Palfrey is not the first person whose death government prosecutors ought to have weighing on their consciences. After her indictment by a Washington grand jury, Palfrey spoke ominously of Brandy Britton, a former sociology and anthropology professor at the University of Maryland whom she once employed.
Britton later operated as an independent contractor and was caught in a police sting operation. She committed suicide — also by hanging — last February. “She couldn’t take the humiliation,” Palfrey told ABC News. “Her whole life was destroyed.”
Prostitution will exist whether the government outlaws it or not. Not for nothing is it called the “oldest profession.” Why not legalize its practice? That way, it can be zoned and regulated: “Streetwalking” could remain illegal and procurement would be limited to private residences. Even if one finds the legalization of prostitution too much to stomach (as most of the public currently does), surely the government should conserve its limited investigative and prosecutorial resources to go after pimps who engage in sex trafficking or who physically abuse their prostitutes. Or, you know, actual criminals like murderers and thieves.

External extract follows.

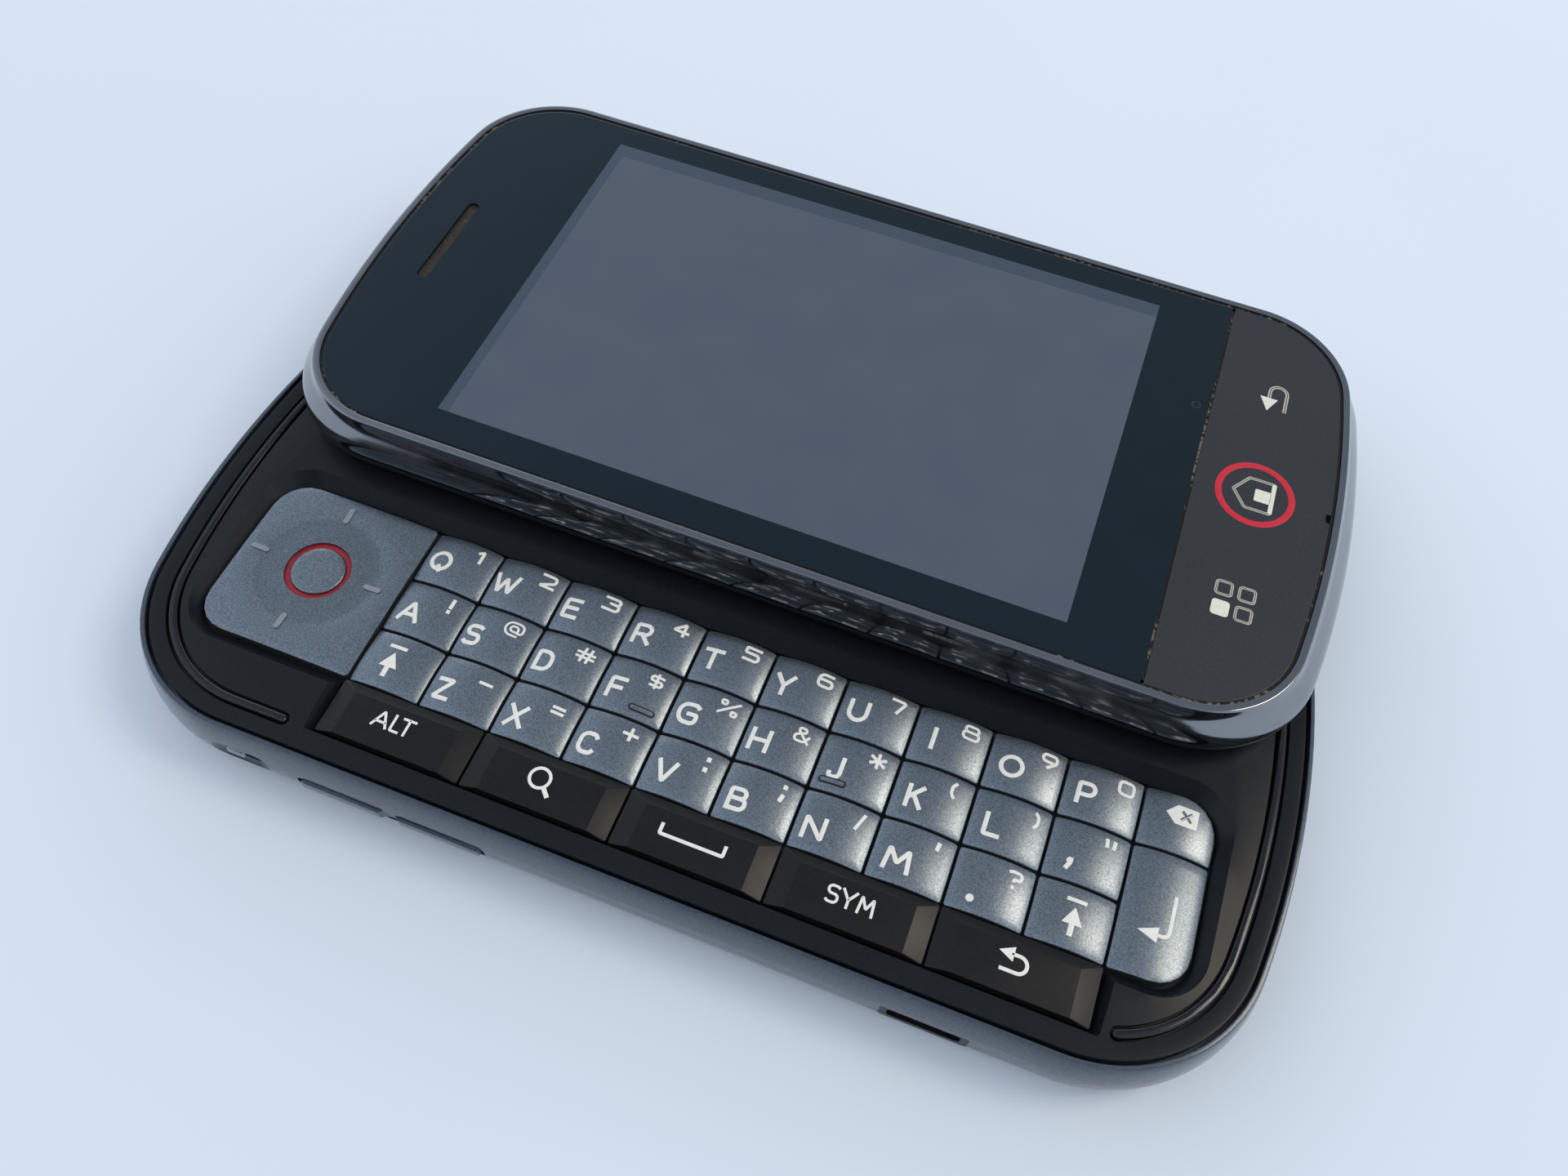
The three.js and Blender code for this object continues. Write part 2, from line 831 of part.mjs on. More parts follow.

If there was anything beneficial to emerge from this tragedy, it was the exposure of at least one government-employed john whose hypocrisy underscored his baleful influence on public policy. Tobias, former head of the United States Agency for International Development and Global AIDS coordinator, was one of the many men whose phone numbers appeared in the 46-pound list that Palfrey released to the media following her indictment. Tobias refused to fund programs that assisted prostitutes and encouraged abstinence over condom usage in the prevention of AIDS. Tobias was forced to resign over the revelations, and it’s beneficial to humanity that a proponent of such stupid policies is now away from a station where he could do so much harm. Yet, unlike the woman who provided him with the “massages” he sought, he lives to see another day and has never faced the threat of prosecution. Today, he serves as head of the Indianapolis Airport Authority.
As for Vitter, a week after Palfrey’s suicide, the Senate ethics committee decided not to launch an investigation into his use of the escort service. The consequences of his adultery are a matter for him and his wife, but something is seriously awry with our system of justice when Blanche Palfrey wakes up to find her daughter swinging from the rafters of a toolshed and Wendy Vitter wakes up to find her husband pontificating from the well of the United States Senate.